Shares of the Tesla EV maker tanked 7% on Tuesday following reports that the company’s key Shanghai plant would run at reduced capacity through January, which raised fresh doubts on the current pace of consumer demand. The stock traded 4% lower in premarket activity on Wednesday, only to reverse those losses and move more than 2% higher to $111 by the afternoon. Year to date, the stock is down 68% amid signs of weakening demand in the U.S. and China. The Associated Press has the story:
Rocky ride: Tesla stock on pace for worst year ever
Newslooks- LOS ANGELES (AP)
Owning Tesla stock this year has been anything but a smooth ride for investors.
Shares in the electric vehicle maker are down nearly 70% since the start of the year, on pace to finish in the bottom five biggest decliners among S&P 500 stocks. By comparison, the benchmark index is down about 20%.

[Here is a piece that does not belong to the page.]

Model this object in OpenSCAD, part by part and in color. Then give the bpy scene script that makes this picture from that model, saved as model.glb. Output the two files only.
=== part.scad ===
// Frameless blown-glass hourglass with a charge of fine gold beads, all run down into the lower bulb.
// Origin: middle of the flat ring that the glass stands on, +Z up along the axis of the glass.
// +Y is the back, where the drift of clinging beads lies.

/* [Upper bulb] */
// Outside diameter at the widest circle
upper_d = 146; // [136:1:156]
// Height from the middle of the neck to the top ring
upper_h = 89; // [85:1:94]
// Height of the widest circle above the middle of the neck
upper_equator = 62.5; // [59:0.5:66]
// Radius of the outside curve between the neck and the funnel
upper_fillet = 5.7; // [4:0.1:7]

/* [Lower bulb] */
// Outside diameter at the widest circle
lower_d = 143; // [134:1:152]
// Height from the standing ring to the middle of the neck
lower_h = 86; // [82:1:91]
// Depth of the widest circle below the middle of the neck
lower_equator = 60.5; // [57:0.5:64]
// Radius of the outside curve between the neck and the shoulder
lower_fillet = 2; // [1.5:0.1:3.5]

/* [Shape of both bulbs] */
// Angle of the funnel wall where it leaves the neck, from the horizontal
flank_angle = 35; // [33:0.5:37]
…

While Tesla has continued to grow its profits, signs of softening demand and heightened competition have investors increasingly worried. And then there’s CEO Elon Musk’s acquisition of Twitter. Some of Musk’s actions since taking over the social media company, including doing away with a content moderation structure created to address hate speech and other problems on the platform, have unnerved Twitter’s advertisers and turned off some users.

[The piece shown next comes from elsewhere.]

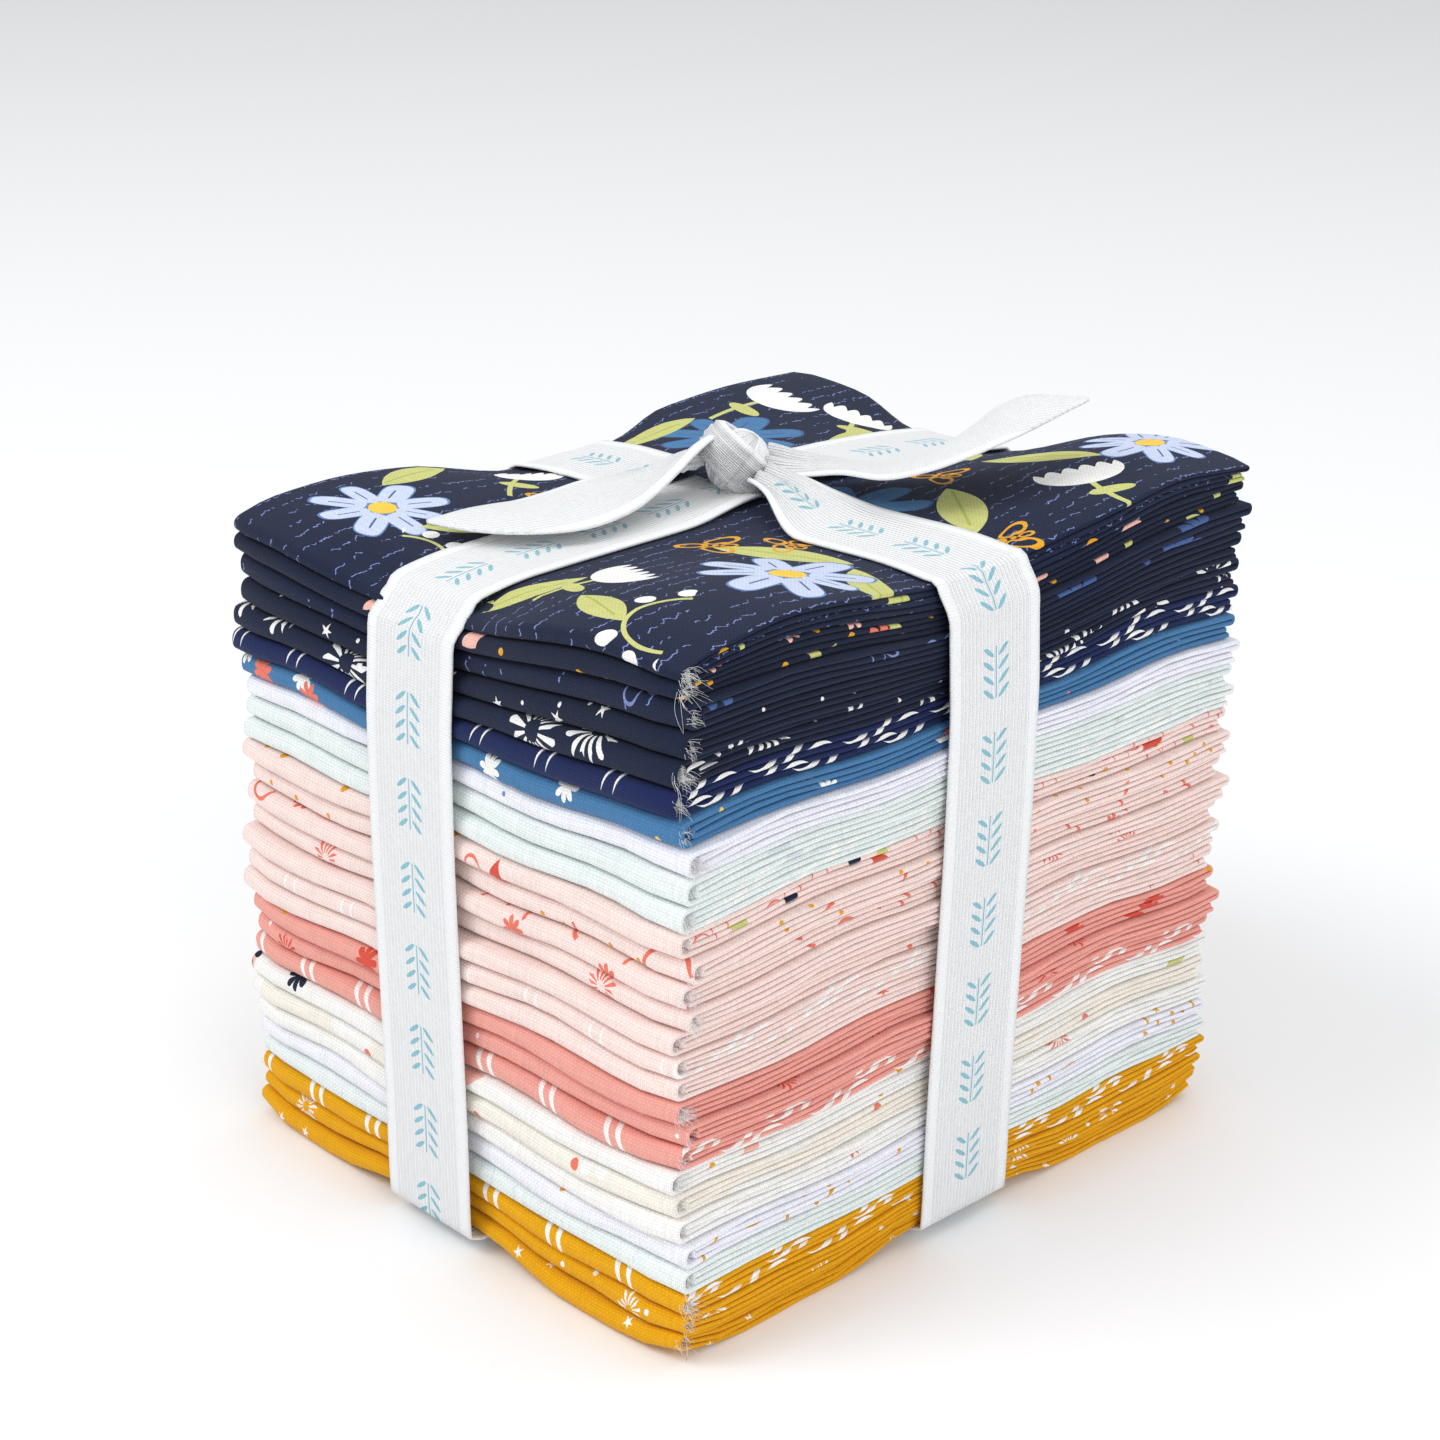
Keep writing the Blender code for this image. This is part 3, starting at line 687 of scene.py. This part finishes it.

That’s stoked concerns on Wall Street that Twitter is taking too much of the billionaire’s attention, and possibly offending loyal Tesla customers.
Musk’s acquisition of Twitter opened up a political firestorm and has caused Musk and Tesla’s brand to deteriorate, leading to a “complete debacle for the stock,” Wedbush analyst Dan Ives wrote in a research note this week.

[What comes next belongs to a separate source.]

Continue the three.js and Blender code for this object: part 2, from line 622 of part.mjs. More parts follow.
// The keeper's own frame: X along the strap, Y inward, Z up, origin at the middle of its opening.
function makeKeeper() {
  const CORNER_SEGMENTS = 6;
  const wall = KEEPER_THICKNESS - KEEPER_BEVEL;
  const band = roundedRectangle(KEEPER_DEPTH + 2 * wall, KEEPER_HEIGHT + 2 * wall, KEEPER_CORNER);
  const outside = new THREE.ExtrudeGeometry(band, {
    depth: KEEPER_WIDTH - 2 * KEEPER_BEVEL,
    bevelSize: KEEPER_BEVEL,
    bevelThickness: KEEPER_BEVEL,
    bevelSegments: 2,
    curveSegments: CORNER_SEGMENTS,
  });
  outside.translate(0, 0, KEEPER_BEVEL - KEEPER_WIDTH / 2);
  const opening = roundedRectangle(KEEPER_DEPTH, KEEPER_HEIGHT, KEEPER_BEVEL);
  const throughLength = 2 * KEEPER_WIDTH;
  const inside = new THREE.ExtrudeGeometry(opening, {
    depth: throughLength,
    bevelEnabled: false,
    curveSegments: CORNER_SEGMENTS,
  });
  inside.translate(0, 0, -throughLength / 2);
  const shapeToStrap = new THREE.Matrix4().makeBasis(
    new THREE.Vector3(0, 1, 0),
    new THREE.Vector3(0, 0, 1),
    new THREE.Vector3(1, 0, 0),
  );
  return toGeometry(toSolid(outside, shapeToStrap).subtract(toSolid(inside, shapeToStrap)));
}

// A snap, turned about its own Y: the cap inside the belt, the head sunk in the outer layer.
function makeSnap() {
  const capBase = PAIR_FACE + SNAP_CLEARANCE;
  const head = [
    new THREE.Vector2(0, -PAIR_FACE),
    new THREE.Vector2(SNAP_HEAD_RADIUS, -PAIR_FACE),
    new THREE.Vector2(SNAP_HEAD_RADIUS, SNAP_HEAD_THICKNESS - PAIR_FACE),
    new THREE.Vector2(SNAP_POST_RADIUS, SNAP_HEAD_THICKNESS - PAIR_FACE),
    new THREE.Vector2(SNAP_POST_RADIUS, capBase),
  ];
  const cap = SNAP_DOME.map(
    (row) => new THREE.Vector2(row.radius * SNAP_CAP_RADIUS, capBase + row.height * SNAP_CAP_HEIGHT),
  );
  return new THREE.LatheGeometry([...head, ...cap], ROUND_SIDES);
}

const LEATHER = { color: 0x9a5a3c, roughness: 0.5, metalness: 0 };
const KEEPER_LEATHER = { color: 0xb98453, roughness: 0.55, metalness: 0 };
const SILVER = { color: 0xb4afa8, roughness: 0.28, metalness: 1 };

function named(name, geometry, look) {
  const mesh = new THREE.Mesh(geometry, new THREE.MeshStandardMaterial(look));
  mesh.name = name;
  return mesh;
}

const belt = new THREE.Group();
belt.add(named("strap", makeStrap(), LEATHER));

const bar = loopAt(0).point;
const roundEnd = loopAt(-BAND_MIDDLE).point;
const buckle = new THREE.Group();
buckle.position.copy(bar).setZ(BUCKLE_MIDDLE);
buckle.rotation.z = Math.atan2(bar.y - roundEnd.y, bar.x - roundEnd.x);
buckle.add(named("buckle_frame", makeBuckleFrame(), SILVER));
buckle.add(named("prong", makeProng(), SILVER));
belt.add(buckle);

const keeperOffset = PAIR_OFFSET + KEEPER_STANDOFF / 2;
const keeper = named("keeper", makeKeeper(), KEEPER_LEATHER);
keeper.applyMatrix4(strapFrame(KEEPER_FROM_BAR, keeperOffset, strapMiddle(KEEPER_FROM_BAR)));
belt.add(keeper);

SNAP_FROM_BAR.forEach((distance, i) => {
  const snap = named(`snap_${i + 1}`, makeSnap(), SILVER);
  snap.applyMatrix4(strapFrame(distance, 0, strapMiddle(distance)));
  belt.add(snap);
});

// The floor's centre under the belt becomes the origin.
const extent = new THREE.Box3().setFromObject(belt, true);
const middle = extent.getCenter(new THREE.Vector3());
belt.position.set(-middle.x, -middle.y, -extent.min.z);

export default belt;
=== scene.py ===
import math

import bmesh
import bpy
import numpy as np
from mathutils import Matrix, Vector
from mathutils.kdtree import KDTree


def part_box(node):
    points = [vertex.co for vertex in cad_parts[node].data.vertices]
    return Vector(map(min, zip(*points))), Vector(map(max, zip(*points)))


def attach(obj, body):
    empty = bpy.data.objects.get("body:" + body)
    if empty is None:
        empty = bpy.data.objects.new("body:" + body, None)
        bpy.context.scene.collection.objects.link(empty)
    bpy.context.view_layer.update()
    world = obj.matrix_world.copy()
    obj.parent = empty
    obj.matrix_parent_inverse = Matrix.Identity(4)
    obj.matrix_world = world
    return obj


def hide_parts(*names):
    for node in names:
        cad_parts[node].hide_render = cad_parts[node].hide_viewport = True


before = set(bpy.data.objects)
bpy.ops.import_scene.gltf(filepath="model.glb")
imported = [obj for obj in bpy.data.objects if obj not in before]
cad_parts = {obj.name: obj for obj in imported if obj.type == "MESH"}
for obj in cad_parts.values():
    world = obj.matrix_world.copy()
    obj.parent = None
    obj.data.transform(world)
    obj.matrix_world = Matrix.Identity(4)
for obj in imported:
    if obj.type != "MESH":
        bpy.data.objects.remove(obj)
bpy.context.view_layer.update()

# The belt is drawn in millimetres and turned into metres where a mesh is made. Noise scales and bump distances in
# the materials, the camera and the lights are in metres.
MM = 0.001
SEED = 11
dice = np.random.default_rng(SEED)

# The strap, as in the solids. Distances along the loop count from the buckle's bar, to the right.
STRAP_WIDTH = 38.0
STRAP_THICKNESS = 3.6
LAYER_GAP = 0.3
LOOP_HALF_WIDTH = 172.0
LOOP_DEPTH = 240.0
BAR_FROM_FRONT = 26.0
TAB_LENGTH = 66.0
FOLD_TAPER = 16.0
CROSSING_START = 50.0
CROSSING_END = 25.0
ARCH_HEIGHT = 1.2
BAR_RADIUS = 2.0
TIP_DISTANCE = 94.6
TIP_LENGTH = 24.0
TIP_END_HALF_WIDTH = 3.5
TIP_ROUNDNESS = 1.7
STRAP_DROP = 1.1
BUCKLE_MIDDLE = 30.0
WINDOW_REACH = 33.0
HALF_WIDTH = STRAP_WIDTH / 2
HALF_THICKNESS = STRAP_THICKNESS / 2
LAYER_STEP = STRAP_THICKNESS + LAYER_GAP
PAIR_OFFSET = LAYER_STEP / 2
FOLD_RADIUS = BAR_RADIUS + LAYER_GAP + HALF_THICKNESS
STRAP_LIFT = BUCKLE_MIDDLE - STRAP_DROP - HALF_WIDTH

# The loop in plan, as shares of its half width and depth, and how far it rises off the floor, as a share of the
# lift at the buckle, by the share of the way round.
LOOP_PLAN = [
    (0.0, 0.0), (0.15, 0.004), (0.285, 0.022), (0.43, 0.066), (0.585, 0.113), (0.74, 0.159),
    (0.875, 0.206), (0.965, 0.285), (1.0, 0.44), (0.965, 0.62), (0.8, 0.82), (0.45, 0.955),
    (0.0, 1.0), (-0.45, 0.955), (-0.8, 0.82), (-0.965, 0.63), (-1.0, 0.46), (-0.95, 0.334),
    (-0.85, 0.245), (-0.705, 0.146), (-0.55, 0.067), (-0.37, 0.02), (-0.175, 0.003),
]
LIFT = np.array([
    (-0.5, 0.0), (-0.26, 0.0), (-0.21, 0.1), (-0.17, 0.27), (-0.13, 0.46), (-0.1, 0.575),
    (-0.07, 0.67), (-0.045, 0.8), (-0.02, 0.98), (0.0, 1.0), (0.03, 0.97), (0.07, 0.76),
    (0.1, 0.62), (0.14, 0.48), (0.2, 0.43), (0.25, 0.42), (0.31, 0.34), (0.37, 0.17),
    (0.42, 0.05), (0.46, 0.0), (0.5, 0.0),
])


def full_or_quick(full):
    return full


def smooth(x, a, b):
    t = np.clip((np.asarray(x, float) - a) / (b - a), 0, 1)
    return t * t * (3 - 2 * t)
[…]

Musk has said that he plans to remain as Twitter’s CEO until he can find someone willing to replace him in the job.
Despite Musk’s focus on Twitter, Tesla’s results have been solid this year. The Austin, Texas, company posted year-over-year profit and revenue growth through the first three quarters of 2022, including more than doubling its third-quarter profit from a year earlier.
Still, electric vehicle models from other automakers are starting to chip away at Tesla’s dominance of the U.S. EV market. From 2018 through 2020, Tesla had about 80% of the EV market. Its share dropped to 71% in 2021 and has continued to decline, according to data from S&P Global Mobility.
This month, in a rare move, Tesla began offering discounts through the end of the year on its two top-selling models, a sign that demand is slowing for its electric vehicles.
Ives predicts that Tesla will likely miss Wall Street’s estimates when the company reports its fourth-quarter results, citing higher inventory levels, the recent price cuts and overall production slowdowns in China. He also expects a “softer trajectory for 2023.”
“The reality is that after a Cinderella story demand environment since 2018, Tesla is facing some serious macro and company specific EV competitive headwinds into 2023 that are starting to emerge both in the U.S. and China,” Ives wrote.
Still, Ives is optimistic that Tesla’s long-term prospects remain solid as the global market for electric vehicles grows — and Musk refocuses on Tesla.
“However, any further Musk strategic missteps will be carefully scrutinized by the Street and further weigh on shares,” he wrote.